Ultimately, the review clause is an empty vessel, waiting to be used as the UK and EU see best, so far as they can agree on what that actually means. Unless and until they achieve a consensus on an approach, then even the minimalist model might look over-articulated.
So what will determine whether and how the two sides find a common understanding?
Firstly, the position of whatever British government is in office will be crucial. Is there a clear and reasonable strategy behind its European policy? Is it ready to invest sufficient political capital on an issue that most voters aren’t that interested in to overcome any domestic opposition, including from those on the other side of the Commons? If there is any doubt in EU minds on these points, then there is very little interest in doing anything more than the bare minimum.

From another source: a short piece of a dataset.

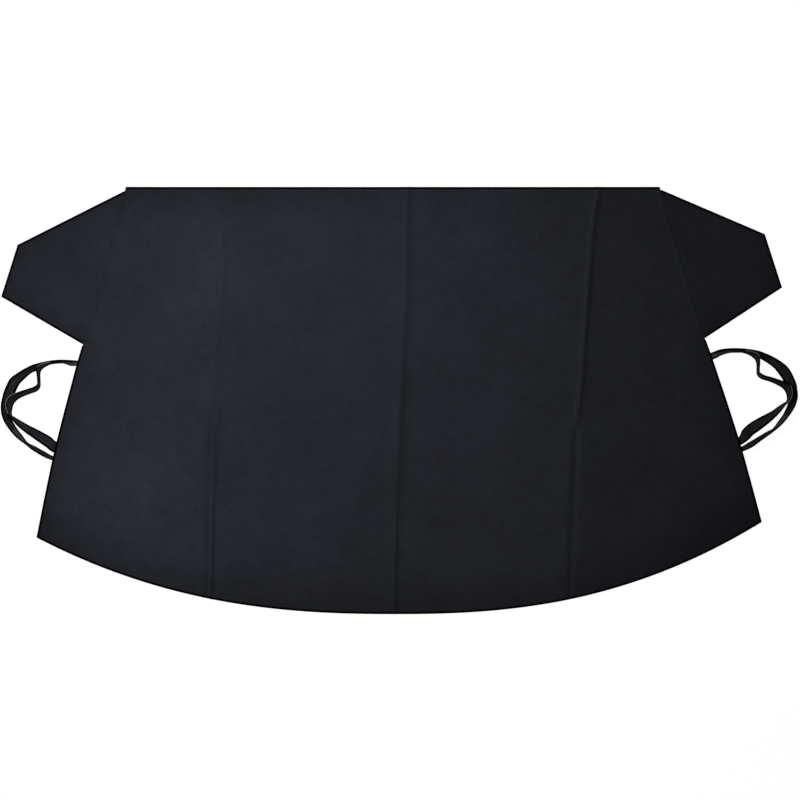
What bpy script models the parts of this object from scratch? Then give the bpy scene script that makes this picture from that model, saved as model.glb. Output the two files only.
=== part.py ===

Secondly, the EU itself matters. While the post-Brexit period has seen a big push towards strengthening international trade partnerships and while the invasion of Ukraine has stimulated cooperation on security, that might not still be the case in 2026, especially if all of the obvious actions have already been taken. Member states have many other policy priorities to work on, so is a return to working with the UK important enough to merit the effort?
And finally, we have to consider the TCA itself. At this stage, it is impossible to make a balanced judgement about its operation, especially given that various parts of it have yet to start operating at all. If the next three years end up with a piling up of problems (as we are starting to see with rules of origin on car batteries, for example) then pressure for a more involved review might build. Conversely, as market operators and politicians adjust to the much calmer post-Johnson world of working together, a low-key approach may prevail.
However it plays out, the bigger message is that it’s only by working together that the two are going to be able to make mutually-acceptable and durable decisions.